Despite the joyful atmosphere of US President Barack Obama’s inauguration for his second term, voters in several US states have signed petitions on the White House’s Web site requesting that their states be allowed to secede from the union. Many were from Texas, with the number of signatures on the Texas petition exceeding 125,000.
Texas was once an independent state — the Republic of Texas, which existed from 1836 to 1846. A call for independence from Texas is hardly anything new: You do occasionally hear about them as fluff news. However, some Texans initiated a petition on the White House’s Web site in late November last year, requesting that the federal government grant the state the right to secede.
The organizers of the petition movement visited the Republican leader of the state legislature and the state’s lieutenant-governor to raise the petition’s political credibility.

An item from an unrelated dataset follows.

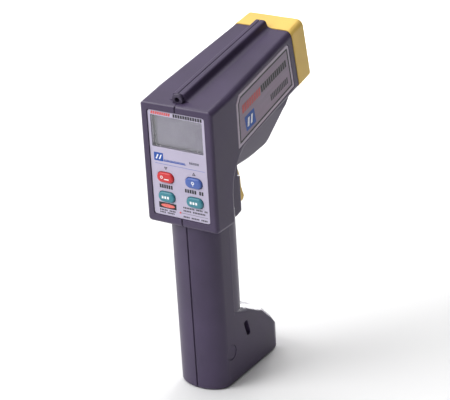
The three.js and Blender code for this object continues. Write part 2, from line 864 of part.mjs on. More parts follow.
function detector() {
  const rear = tubeRear - 2 * tubeEndThick;
  return roundAlong(lensUp, detectorRadius, rear, tubeRear + tubeEndThick + 0.6)
    .add(roundAlong(lensUp, detectorRim, rear, tubeRear - tubeEndThick));
}

function sightTube() {
  const rear = ridgeRear - sightCollarThick;
  const outline = circle(0, sightUp, sightCollar, 24);
  return roundAlong(sightUp, sightRadius, rear, barrelLength - sightSink, 20)
    .add(alongBarrel(outline, rear, ridgeRear - fitGap, 0.5))
    .subtract(roundAlong(sightUp, sightBore, rear - 1, barrelLength + 1, 16));
}

const laserFront = plateRear - 4 * fitGap;
add('nose_bumper', noseBumper(), yellow, { rough: 0.5 });
add('front_plate', frontPlate(), black);
add('lens', lens(), 0x8a8f96, { rough: 0.15, opacity: 0.9 });
add('lens_retainer', lensRetainer(), black);
add('optics_tube', opticsTube(), 0x3a3a40, { metal: 0.6 });
add('detector', detector(), steel, { metal: 1, rough: 0.3 });
add('laser_module', roundAlong(laserUp, laserRadius, laserFront - laserLength, laserFront), brass, {
  metal: 1, rough: 0.35,
});
add('laser_window', roundAlong(laserUp, laserHole - fitGap, plateRear + 0.4, plateRear + 1.6, 16), 0x7a1c1c, {
  rough: 0.1, opacity: 0.6,
});
add('sight_tube', sightTube(), black);

// ---- display face --------------------------------------------------------
function keypadPanel() {
  const sheet = alongY(rectangle(panelHalf, panelBottom, panelTop, panelCorner), panelFront, panelBack);
  const window = alongY(rectangle(windowHalf, windowBottom, windowTop, windowCorner), -1, 2 * panelBack);
  const holes = buttons.map(([, x, z]) => buttonHole(x, z, -1, 2 * panelBack));
  return sheet.subtract(joined([window, ...holes]));
}

// A sheet behind the window, larger than it by a margin and deeper below it.
function windowSheet(margin, below, corner, front, thick) {
  const outline = rectangle(windowHalf + margin, windowBottom - below, windowTop + margin, corner);
  return alongY(outline, front, front + thick);
}

function button(x, z) {
  const cap = alongY(pillOutline(x, z, buttonWide, buttonTall), -buttonProud, flangeBack - 0.2, buttonEdge);
  const flangeWide = buttonWide + 2 * buttonFlange;
  const flangeTall = buttonTall + 2 * buttonFlange;
  return cap.add(alongY(pillOutline(x, z, flangeWide, flangeTall), flangeFront, flangeBack));
}

function tactSwitch(x, z) {
  const body = box(
    x - switchHalf, x + switchHalf, switchFront, boardFront - fitGap / 2, z - switchHalf, z + switchHalf,
  );
  const plunger = box(
    x - plungerHalf, x + plungerHalf, plungerFront, switchFront + 0.5, z - plungerHalf, z + plungerHalf,
  );
  return body.add(plunger);
}

add('keypad_panel', keypadPanel(), 0xbcbcd4, { rough: 0.45 });
const paneCorner = windowCorner - 0.2;
add('lcd_window', windowSheet(-windowFit, -windowFit, paneCorner, windowFront, windowThick), 0xc9ccd2, {
  rough: 0.05, opacity: 0.35,
});
add('lcd_glass', windowSheet(glassMargin, 1.4, 0, glassFront, glassThick), 0x9d9ea6, { rough: 0.25 });
add('lcd_frame', windowSheet(frameMargin, 3, 0.5, frameFront, frameThick), 0xd9dade);
const boardBack = boardFront + boardThick;
add('main_board', box(-boardHalf, boardHalf, boardFront, boardBack, boardBottom, boardTop), boardGreen);
buttons.forEach(([name, x, z, color], i) => {
  add(name, button(x, z), color, { rough: 0.4 });
  add(`switch_${i + 1}`, tactSwitch(x, z), black);
});
const buzzerFront = boardBack + fitGap / 2;
add('buzzer', alongY(circle(buzzerX, buzzerZ, buzzerRadius), buzzerFront, buzzerFront + buzzerThick), black);

// ---- trigger -------------------------------------------------------------
function trigger() {
  const outline = rounded(triggerProfile.map(([ahead, above, radius]) => [
    triggerPivotY + ahead, triggerPivotZ + above, radius,
  ]), 3);
  const bore = circle(triggerPivotY, triggerPivotZ, triggerPinRadius + 0.1, 16);
  return acrossX(outline, -triggerHalf, triggerHalf, 0.7).subtract(acrossX(bore, -housingHalf, housingHalf));
}

function triggerSwitch() {
  const low = springTop - 3.8;
  return box(-5, 5, springY - 14, springY - 5, low, low + 5.8)
    .add(box(-1, 1, springY - 11, springY - 9, low - 0.8, low + 0.8));
}

function spring(turns) {
  const height = springTop - springBottom - 2 * springWire;
  const points = [];
  const steps = turns * 10;
  for (let i = 0; i <= steps; i += 1) {
    const turn = (i * 2 * Math.PI) / 10;
    points.push(new THREE.Vector3(
      springRadius * Math.cos(turn),
      springY + springRadius * Math.sin(turn),
      springBottom + springWire + (height * i) / steps,
    ));
  }
  const path = new THREE.CatmullRomCurve3(points);
  return solid(new THREE.ExtrudeGeometry(new THREE.Shape(circle(0, 0, springWire, 5)), {
    steps, bevelEnabled: false, extrudePath: path,
  }));
}

const pinEnd = housingHalf - 1.3;
const pinOutline = circle(triggerPivotY, triggerPivotZ, triggerPinRadius, 16);
add('trigger', trigger(), yellow, { rough: 0.5 });
add('trigger_pin', acrossX(pinOutline, -pinEnd, pinEnd), steel, { metal: 1, rough: 0.3 });
add('trigger_spring', spring(5), steel, { metal: 1, rough: 0.3 });
add('trigger_switch', triggerSwitch(), black);

// ---- battery and its door ------------------------------------------------
// A lead from the battery snap up to the back of the board.
function wire(x) {
  const snapTop = batteryTop + fitGap + snapThick;
  const boardEnd = boardBottom + wireLanding;
  const rise = boardEnd - snapTop;
  const path = new THREE.CatmullRomCurve3([
    new THREE.Vector3(x, batteryRear + 14, snapTop + wireRadius),
    new THREE.Vector3(x, batteryRear + 12, snapTop + rise / 3),
    new THREE.Vector3(x, batteryRear + 5, boardEnd - rise / 6),
    new THREE.Vector3(x, boardBack + wireRadius + 0.1, boardEnd),
  ]);
  return solid(new THREE.ExtrudeGeometry(new THREE.Shape(circle(0, 0, wireRadius, 8)), {
    steps: 10, bevelEnabled: false, extrudePath: path,
  }));
}

// The door follows the grip's own front face.
function batteryDoor() {
  const outer = alongZ(gripOutline(0), doorBottom, doorTop);
  const inner = alongZ(gripOutline(wall), doorBottom - 1, doorTop + 1);
  const past = gripFront + 8;
  const window = box(-doorHalf, doorHalf, gripFront - doorReach, past, doorBottom, doorTop);
  const tabRear = doorPinY - doorKnuckle + 0.1;
  const tab = box(-doorTabHalf, doorTabHalf, tabRear, doorPinY + 1.3, doorPinZ, doorBottom + 1);
  const knuckle = acrossX(circle(doorPinY, doorPinZ, doorKnuckle, 16), -doorTabHalf, doorTabHalf);
  const bore = acrossX(circle(doorPinY, doorPinZ, doorPinRadius + 0.1, 12), -doorHalf, doorHalf);
  const [thumbLow, thumbHigh] = [doorTop - 3 - thumbTall, doorTop - 3];
  const thumb = box(-thumbHalf, thumbHalf, gripFront - 0.6, past, thumbLow, thumbHigh);
  return outer.subtract(inner).intersect(window).add(tab).add(knuckle).subtract(bore).subtract(thumb);
}

function batterySlab(inset, low, high) {
  const outline = rectangle(
    batteryHalf - inset, batteryRear + inset, batteryRear + batteryDeep - inset, batteryCorner,
  );
  return alongZ(outline, low, high);
}

const snapLow = batteryTop + fitGap;
add('battery', batterySlab(0, batteryBottom, batteryTop), 0x2c2c31);
add('battery_snap', batterySlab(0.5, snapLow, snapLow + snapThick), black);
add('wire_red', wire(-wireHalfSpacing), 0xb02a2a);
add('wire_black', wire(wireHalfSpacing), 0x1c1c1f);
add('battery_door', batteryDoor(), bodyGrey);
add('door_pin', acrossX(circle(doorPinY, doorPinZ, doorPinRadius, 12), -doorPinHalf, doorPinHalf), steel, {
  metal: 1, rough: 0.3,
});

// ---- labels and fittings -------------------------------------------------
function sideLabel(side) {
  const outer = rearWidth / 2 - labelSink;
  const [low, high] = side > 0 ? [outer - labelThick, outer] : [-outer, labelThick - outer];
  return tapered(barrelSide(labelOutline(0), low, high));
}

function tripodInsert() {
  return alongZ(circle(0, insertY, insertRadius), insertRaise, insertTall)
    .subtract(alongZ(circle(0, insertY, insertBore), 0, insertTall + 1));
}

// A pan-head screw whose head sits in the left half and whose tip is in the right one.
function caseScrew(y, z, half) {
  const seat = screwHeadSink - half;
  const headTopX = seat - fitGap / 2 - screwHeadThick;
  const headDisc = acrossX(circle(y, z, screwHeadRadius, 16), headTopX, seat - fitGap / 2);
  const shank = acrossX(circle(y, z, screwShankRadius, 12), seat - 1, half - screwTipShort);
  const drive = [[driveHalf, driveReach], [driveReach, driveHalf]].map(([halfY, halfZ]) => (
    box(headTopX - 1, headTopX + driveDepth, y - halfY, y + halfY, z - halfZ, z + halfZ)
  ));
  return headDisc.add(shank).subtract(joined(drive));
}

add('side_label_right', sideLabel(1), 0x8a808e, { rough: 0.35, metal: 0.3 });
add('side_label_left', sideLabel(-1), 0x8a808e, { rough: 0.35, metal: 0.3 });
const plugInner = gripHalf - plugDepth + fitGap;
add('side_plug', acrossX(circle(plugY, plugZ, plugRadius), plugInner, gripHalf - plugSink), bodyGrey);
add('tripod_insert', tripodInsert(), brass, { metal: 1, rough: 0.35 });
screws.forEach(([y, z, half], i) => {
  add(`screw_${i + 1}`, caseScrew(y, z, half), steel, { metal: 1, rough: 0.35 });
});

export default group;
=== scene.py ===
"""Looks for the infrared thermometer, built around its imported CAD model. Metres, in the CAD frame:
+Z up along the grip, +Y forward towards the lens, +X to the user's right."""
import math

import bmesh
import bpy
from mathutils import Matrix, Vector
from mathutils.bvhtree import BVHTree


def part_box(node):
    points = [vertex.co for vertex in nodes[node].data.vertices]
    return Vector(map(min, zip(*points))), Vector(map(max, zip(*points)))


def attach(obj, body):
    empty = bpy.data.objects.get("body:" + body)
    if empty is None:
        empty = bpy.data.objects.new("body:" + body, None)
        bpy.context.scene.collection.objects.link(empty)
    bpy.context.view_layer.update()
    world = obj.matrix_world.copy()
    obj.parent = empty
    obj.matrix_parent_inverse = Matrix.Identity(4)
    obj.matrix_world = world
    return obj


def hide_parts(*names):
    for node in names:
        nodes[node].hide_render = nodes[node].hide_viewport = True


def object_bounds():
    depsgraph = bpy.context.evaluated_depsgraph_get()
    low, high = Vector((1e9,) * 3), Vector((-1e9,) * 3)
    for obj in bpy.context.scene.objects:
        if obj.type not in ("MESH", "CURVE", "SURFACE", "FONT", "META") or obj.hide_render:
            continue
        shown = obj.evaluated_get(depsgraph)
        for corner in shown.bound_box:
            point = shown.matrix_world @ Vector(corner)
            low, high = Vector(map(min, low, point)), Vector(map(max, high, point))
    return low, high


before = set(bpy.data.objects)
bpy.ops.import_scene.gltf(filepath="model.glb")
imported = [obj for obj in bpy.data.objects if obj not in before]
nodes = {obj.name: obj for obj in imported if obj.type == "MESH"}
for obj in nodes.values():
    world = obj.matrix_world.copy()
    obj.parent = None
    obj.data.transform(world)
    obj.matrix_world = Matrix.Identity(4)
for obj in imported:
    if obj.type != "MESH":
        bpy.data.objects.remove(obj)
cad_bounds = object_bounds()

MM = 0.001

# ---- sizes, in metres ----------------------------------------------------
BARREL_TILT = math.radians(10.93)
PRINT_THICK = 0.04 * MM
PRINT_SINK = 0.02 * MM
SMOOTH_ANGLE = math.radians(38)
WELD = 0.001 * MM
KEY_FLANGE = 1.0 * MM
KEY_EDGE = 1.15 * MM
LABEL_RIM_WIDE = 1.7
LABEL_LINE_WIDE = 1.15
LIP_BEHIND_FACE = 6.5 * MM
LIP_HALF = 1.4 * MM
LIP_THICK = 1.2 * MM
LIP_LIFT = 3.0 * MM
LIP_DROP = 3.6 * MM
SOFT_SIDE = (-0.90, -0.05, 0.45)
SKY_DIM = 0.02
SKY_BRIGHT = 0.85
SKY_DIM_BELOW = -0.6
SKY_BRIGHT_ABOVE = 0.9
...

The petition says: “Given that the state of Texas maintains a balanced budget and is the 15th-largest economy in the world, it is practically feasible for Texas to withdraw from the union, and to do so would protect its citizens’ standard of living and re-secure their rights and liberties.”
After the Texas petition passed the 25,000-signature threshold, the White House responded by saying the federal government is considered a “perpetual union.” As the White House says: “Whether it’s figuring out how to strengthen our economy, reduce our deficit in a responsible way, or protect our country, we will need to work together — and hear from one another — in order to find the best way to move forward.”
The Texas petitioners will not give up, and in a democratic country, such a call can be handled through legal and political channels. However, in an authoritarian country that rises through the force of arms, the government oppresses its people with violence, while its people struggle against it, sometimes at the cost of their own lives.
The people who signed the Texas petition are a minority of the state’s population of more than 26 million. Given the option, many countries would prefer to become part of the US, and, in reality, none of the US states would actually secede.
Despite its rise in the international community, given the option to stay or leave, some Chinese regions or ethnic groups would choose to leave. China would likely fall apart into several states, and no country in the world would join it either.
According to the doctrine of former Chinese leader Mao Zedong (毛澤東) as stated in the Shanghai Communique: “Wherever there is oppression, there is resistance. Countries want independence, nations want liberation and the people want revolution.”
Today, from Tibet to Xinjiang to Hong Kong, many provinces want to declare independence from Beijing’s rule — it has become the norm. Taiwan does not belong to China, but some Taiwanese thirst for an “eventual unification” with China. This is distinctly abnormal.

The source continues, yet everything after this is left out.